Mas como eu disse acima, gosto e dou valor às coisas simples, como uma lixa de unhas, por exemplo; serra de unhas que, afinal, foi o que me deu inspiração para essa crônica.
Explico. Estava lendo, nos dias de folia (carnaval), quando uma unha se partir e passou a me incomodar; incômodo que me agastou, principalmente, porque tirou a minha concentração da leitura. Nesse cenário, fiquei agastado e confesso que nunca desejei tanto uma serra de unhas como naquele momento.
Pensei, pensei, até que lembrei onde eu tinha visto uma. Levantei, rapidamente, deixei o livro de lado e saí, na expectativa de encontrar o meu objeto de desejo; encontrando-o, lixei as unhas, voltei ao sofá e ao livro.
Uma coisa simples, aparentemente banal, sem grande valor material, como uma serra de unhas, me devolveu a paz de espírito que eu precisava para continuar lendo.
Por isso – e muito mais – é que gosto, empresto valor às coisas simples. É nelas, definitivamente, que encontro o que preciso.

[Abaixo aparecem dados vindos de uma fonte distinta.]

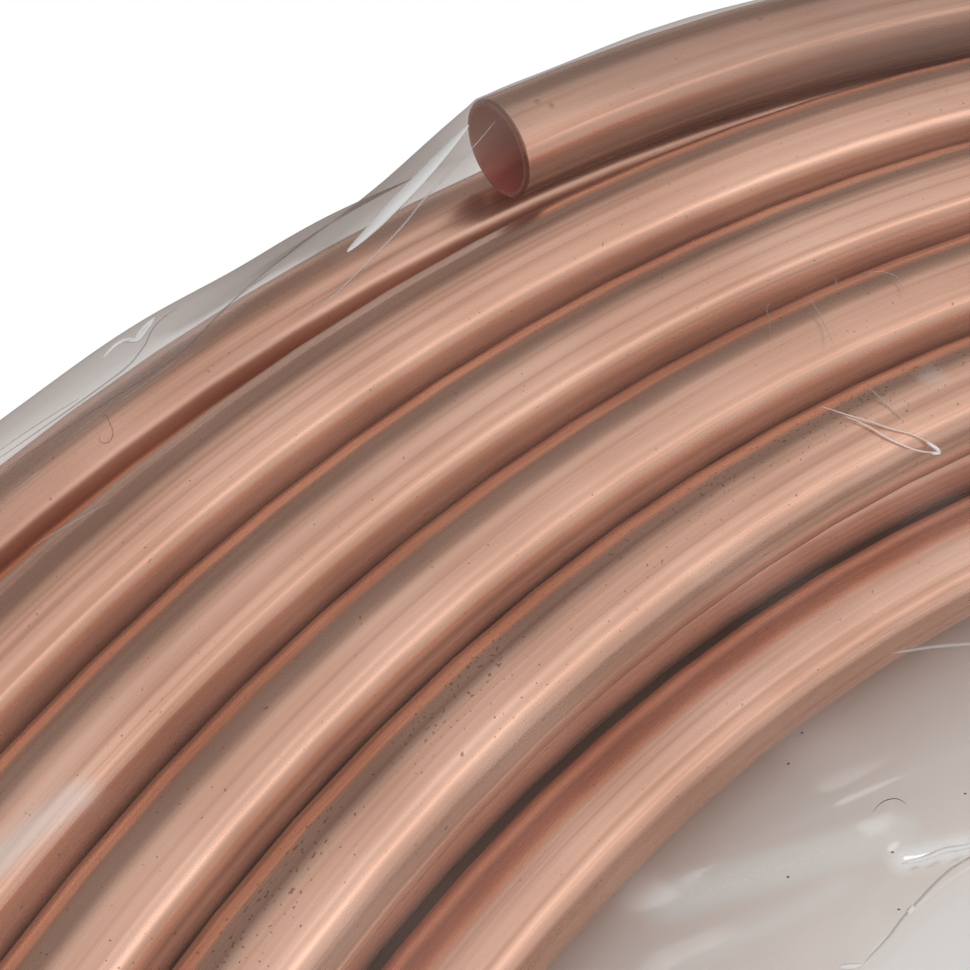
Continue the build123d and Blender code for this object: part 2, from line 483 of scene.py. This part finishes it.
def copper_colour(tree, place, streaks, radius, height):
    """The outside of the tube: streaks, soft tarnished clouds, painted shade on the flanks and on one
    side of the coil, pits and the stains near the end.
    """
    clouds = noise(tree, place, CLOUD_SCALE, detail=2.0)
    bright = ramp(tree, streaks, STREAKS)
    tarnish_and_shade = mix_colour(tree, "MULTIPLY", TARNISH_SHARE, bright, ramp(tree, clouds, TARNISH))
    # Painted shade: darker flanks where the turns meet, and a darker side of the coil
    tarnish_and_shade = mix_colour(tree, "MULTIPLY", 1.0, tarnish_and_shade, by_height(tree, height, SHADED_FLANKS))
    toward_shaded_side = vectors(tree, "DOT_PRODUCT", place, SHADED_SIDE_TOWARDS)
    tarnish_and_shade = mix_colour(tree, "MULTIPLY", 1.0, tarnish_and_shade, ramp(tree, toward_shaded_side, SHADED_SIDE))
    pitted = sums(tree, "MULTIPLY", ramp(tree, radius, PITTED_RADII), ramp(tree, clouds, PITTED_CLOUDS))
    limit = sums(tree, "ADD", sums(tree, "MULTIPLY", pitted, PIT_LIMIT_RISE), PIT_LIMIT)
    pit = sums(tree, "LESS_THAN", noise(tree, place, PIT_SCALE, detail=0.0), limit)
    spotted = mix_colour(tree, "MIX", sums(tree, "MULTIPLY", pit, PIT_SHARE), tarnish_and_shade, PIT_COLOUR)
    ragged = sums(tree, "MULTIPLY", streaks, STAIN_RAGGED)
    for spot, size in STAINS:
        apart = sums(tree, "ADD", vectors(tree, "DISTANCE", place, metres(spot)), ragged)
        within = sums(tree, "SUBTRACT", size * MM + STAIN_MARGIN, apart)
        stain = sums(tree, "MULTIPLY", within, STAIN_SHARP, clamp=True)
        stain = sums(tree, "MULTIPLY", stain, STAIN_SHARE)
        spotted = mix_colour(tree, "MIX", stain, spotted, STAIN_COLOUR)
    return spotted


def copper_material():
    """Bright drawn copper, with streaks along the turns and a dark open end whose red is painted
    reflection.
    """
    made, tree, output = material("drawn_copper")
    place = tree.nodes.new("ShaderNodeTexCoord").outputs["Object"]
    lines, radius, height = along_turns(tree, place, STREAKS_ALONG, STREAKS_ACROSS)
    streaks = noise(tree, lines, scale=1.0, detail=2.0, roughness=0.65)
    dark_bore, cut_face = end_masks(tree, place)
    outside = copper_colour(tree, place, streaks, radius, height)
    finished = mix_colour(tree, "MIX", cut_face, outside, CUT_COLOUR)
    # Painted reflection: dark red inside the open end
    finished = mix_colour(tree, "MIX", dark_bore, finished, BORE_REFLECTION_COLOUR)
    low_part = by_height(tree, height, DULL_HEIGHTS)
    low_turns = sums(tree, "MULTIPLY", ramp(tree, radius, DULL_RADII), low_part)
    dull = sums(tree, "MAXIMUM", low_turns, by_height(tree, height, RUBBED_FLANKS))
    loss = sums(tree, "MULTIPLY", dull, DULL_LOSS)
    lustre = sums(tree, "SUBTRACT", ramp(tree, dark_bore, LUSTRE), loss, clamp=True)
    shader = node(tree, "ShaderNodeBsdfPrincipled", {"distribution": "GGX"}, Anisotropic=0.3)
    tree.links.new(finished, shader.inputs["Base Color"])
    tree.links.new(lustre, shader.inputs["Metallic"])
    tree.links.new(ramp(tree, streaks, STREAK_ROUGHNESS), shader.inputs["Roughness"])
    tangent = node(tree, "ShaderNodeTangent", {"direction_type": "RADIAL", "axis": "Z"})
    tree.links.new(tangent.outputs[0], shader.inputs["Tangent"])
    bump = node(tree, "ShaderNodeBump", Strength=0.2, Distance=SCRATCH_DEPTH)
    tree.links.new(noise(tree, lines, scale=1.0, detail=1.0), bump.inputs["Height"])
    tree.links.new(bump.outputs[0], shader.inputs["Normal"])
    tree.links.new(shader.outputs[0], output.inputs[0])
    return made


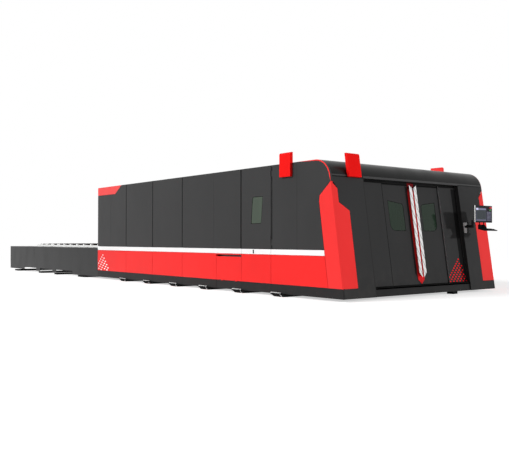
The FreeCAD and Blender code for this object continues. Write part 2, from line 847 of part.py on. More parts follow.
def side_window(grow, y0, thick):
    """Prism of the side door's window, grown by a margin."""
    wire = rounded(side_window_points(), [side_window_radius, 0, side_window_radius, 0])
    if grow:
        wire = wire.makeOffset2D(grow, 2)
    prism = Part.Face(wire).extrude(V(0, thick, 0))
    prism.translate(V(0, y0, 0))
    return prism


def side_door_hinge_halves():
    """Fixed and moving halves of the side door's hinges."""
    fixed, moving = hinge(hinge_height)
    halves = []
    for z in side_door_hinges_z:
        place = V(door_front, -half - hinge_radius, z)
        halves.append((fixed.translated(place), moving.translated(place)))
    return [h[0] for h in halves], [h[1] for h in halves]


def side_door():
    """Side door: upper dark pan with the window and the moving hinge halves."""
    g = seam_gap / 2
    z0 = stripe_high + g / 2
    x0, x1 = door_rear + g, door_front - g
    outline = [(x0, z0), (x1, z0), (x1, cabin_height), (x0, cabin_height)]
    pan = side_pan(outline, [side_window(0, -half - 1, panel_depth)])
    back = box(x0, x1, -skin_back, -skin_back + sheet, base_top + g, z0 + tube)
    return fuse(pan, back, *side_door_hinge_halves()[1])


def side_door_lower_panel():
    """Red lower panel of the side door."""
    g = seam_gap / 2
    return band_panel(door_rear + g, door_front - g)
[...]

Autor: Jose Luiz Oliveira de Almeida

José Luiz Oliveira de Almeida é membro do Tribunal de Justiça do Estado do Maranhão. Foi promotor de justiça, advogado, professor de Direito Penal e Direito Processual Penal da Escola da Magistratura do Estado do Maranhão (ESMAM) e da Universidade Federal do Maranhão (UFMA).

2 comentários em “Uma lixa de unhas”

  1. Bela crônica. Simples e de muita agradável leitura. Como não poderia deixar de ser, discordo do senhor em um só ponto, para mim a sofisticação está na simplicidade. O senhor é um homem sofisticado,tenha certeza disso.

  2. Admiravel a forma como procurou colocar que nas coisas simples encontramos paz e conforto, usando um exemplo basico. e simples mas que tem grande valor . Nas pequenas coisas simples nos acalmamos e. encontramos paz.
    Expressou com muita sutileza , parabens!